Vanessa: Yeah, that’s why you’re on Facebook so much and I can’t stand it.

Gabe: They both have the same goals, the same message. She does use her double, as a stripper, to be able to revolt, and Shaun Ross uses a mask. They have to play the roles in order to take advantage of them.

Vanessa: Stop making points. We’re done.

Gabe: I think it’s too big a problem for Lana Del Rey or William Gibson or Fight Club to solve on their own. But all together-

Cleopatra: With our powers combined!

Gabe: That’s right, we’re going to end this with a Captain Planet reference.

Vanessa: If it works with the theme.

Tropico 6

A brief message from Gabe
Thank you so much for reading this series. It’s an experiment and we’re all glad it’s resonated with others so far.
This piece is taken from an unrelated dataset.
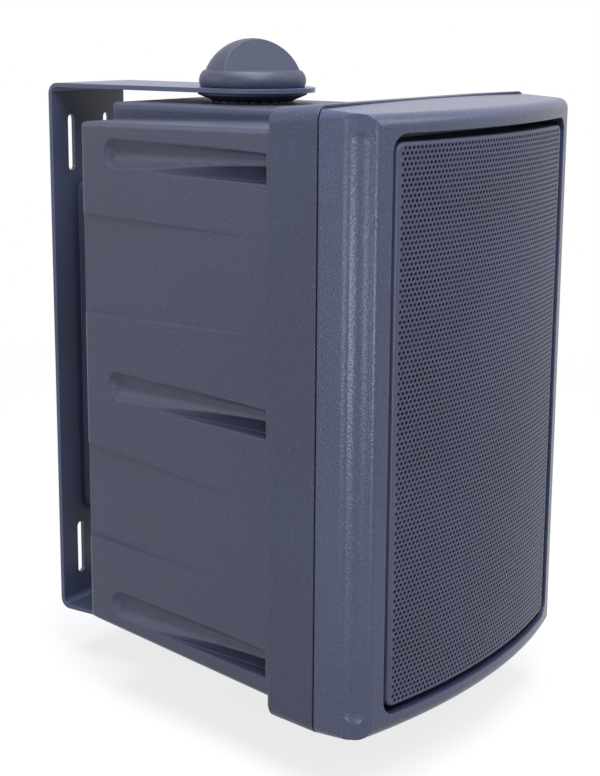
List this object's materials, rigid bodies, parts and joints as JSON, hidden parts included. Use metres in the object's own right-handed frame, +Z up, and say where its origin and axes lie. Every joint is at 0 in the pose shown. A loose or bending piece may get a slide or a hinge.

We all agreed that Tropico has an incredible amount to say about celebrity-as-religion, about socio-economics, about the false exaggerations we create of ourselves in a world of social media, about activism, and about the role of artists in shoving culture forward when governments become too stagnant to do so. Some of the most peaceful and effective coups in history are the artistic ones. We may disagree on certain other messages, but we all left thinking Tropico packs more meaning into its 27 minutes than most movies can into two hours. It’s absolutely worth picking apart and analyzing, and carrying forward as a movie that’s symbolic of this very crucial moment in our history, that can both speak on it and react to it.

We never thought that was a possibility when we first sat down to watch it. We thought we’d be one-upping each other’s jokes about this crazy, ridiculous video Lana Del Rey did. But this film took us all apart, it made us each weep at different points, and it spoke to something incredibly complicated, so universal and so timely that it became deeply personal for each of us. This isn’t just a good film or a great one, it’s an important one that knows what it’s doing, what message it wants to send, and can resonate with you for weeks after if you give it a chance. Thank you for reading. This won’t be the last thing we have to say about music videos or about the work of Lana Del Rey.